# Polaris display issues



## aacosta (Dec 18, 2015)

2018 Polaris Sportsman 450, the display flickers on and off when moving. Anyone have this issue or know how to correct it? Battery is charged and connections are tight.


----------



## Torms (Jul 31, 2021)

I just started having the same intermittent display flashing on and off problem on my 2018 Sportsman 450.


----------



## Torms (Jul 31, 2021)

aacosta said:


> 2018 Polaris Sportsman 450, the display flickers on and off when moving. Anyone have this issue or know how to correct it? Battery is charged and connections are tight.


I just started having the same intermittent display flashing on and off problem on my 2018 Sportsman 450.


----------



## aacosta (Dec 18, 2015)

Not much info out there. Still happens to me


----------



## Ronnie D (Dec 8, 2020)

A neighborhood kid who thinks I'm his mechanic had a 570 w / the same issue. Had me confused till i jiggled the keys while it was running and the display flickered. R&R on ignition switch over a year ago and no problem since. I'm pretty sure it's the same setup as the 450 display wise, except for maybe the blue tooth option.


----------



## Torms (Jul 31, 2021)

aacosta said:


> Not much info out there.

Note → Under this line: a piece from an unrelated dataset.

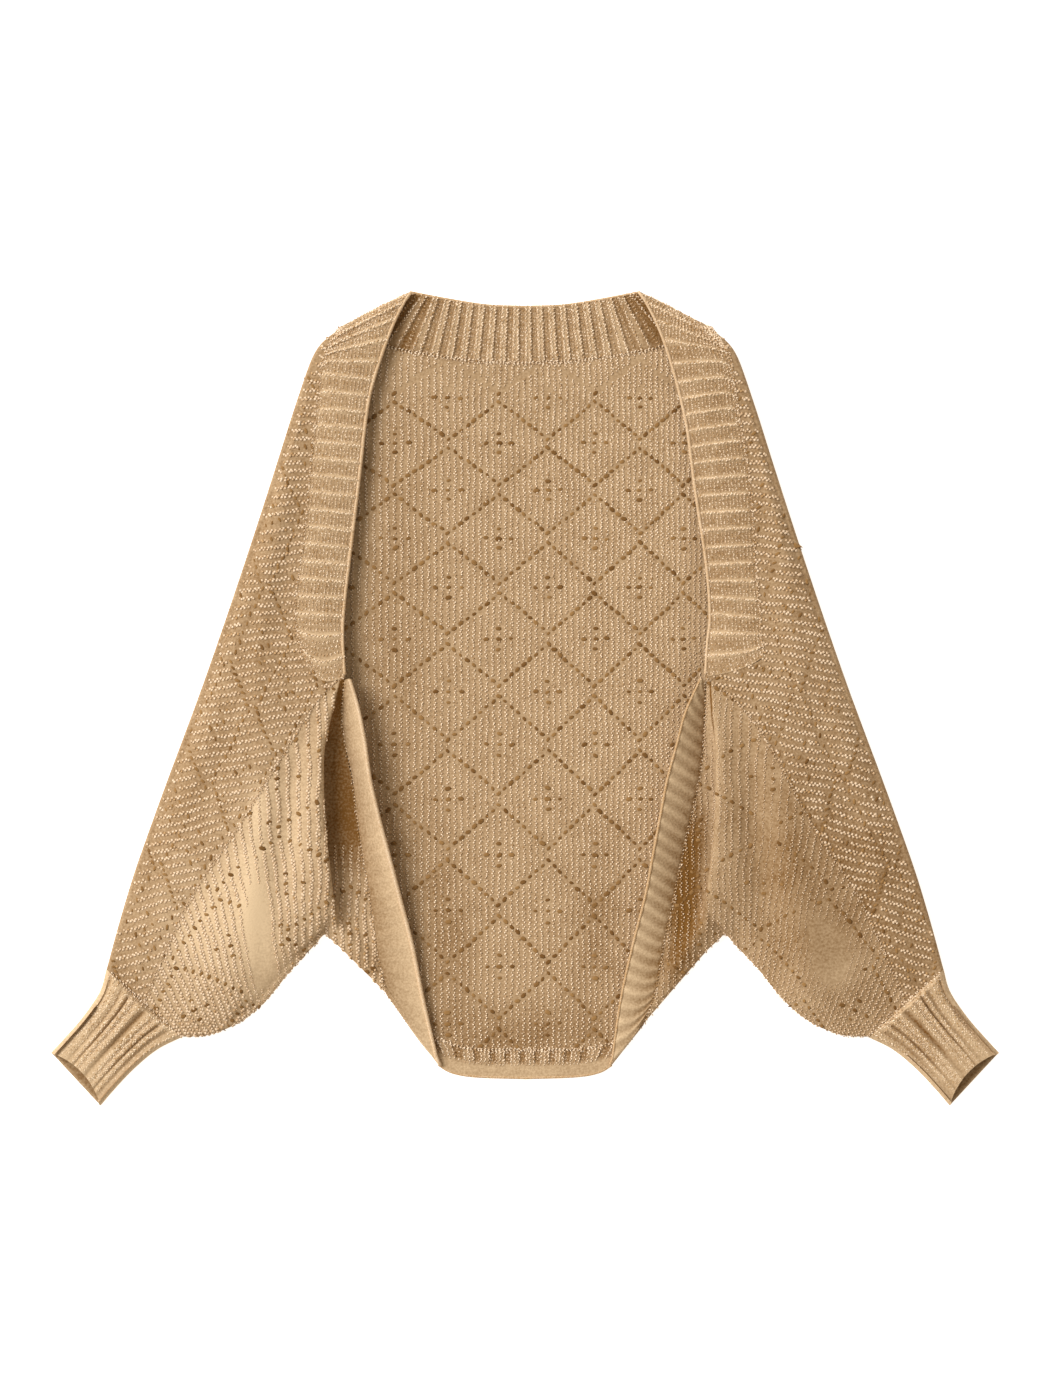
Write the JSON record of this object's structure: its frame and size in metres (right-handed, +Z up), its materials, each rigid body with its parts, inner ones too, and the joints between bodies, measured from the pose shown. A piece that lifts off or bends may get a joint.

Still happens to me


I found 2 fuses under the front storage compartment that were sticking out about half way. I pushed them all the way back in and have driven about 75 miles now with no display flickering. Looks like that solved it.


----------



## aacosta (Dec 18, 2015)

I'll check that today, hopefully it's that easy


----------



## aacosta (Dec 18, 2015)

Torms said:


> I found 2 fuses under the front storage compartment that were sticking out about half way. I pushed them all the way back in and have driven about 75 miles now with no display flickering. Looks like that solved it.


How did you access them? Not seeing anything easily. Right side or left? Thanks


----------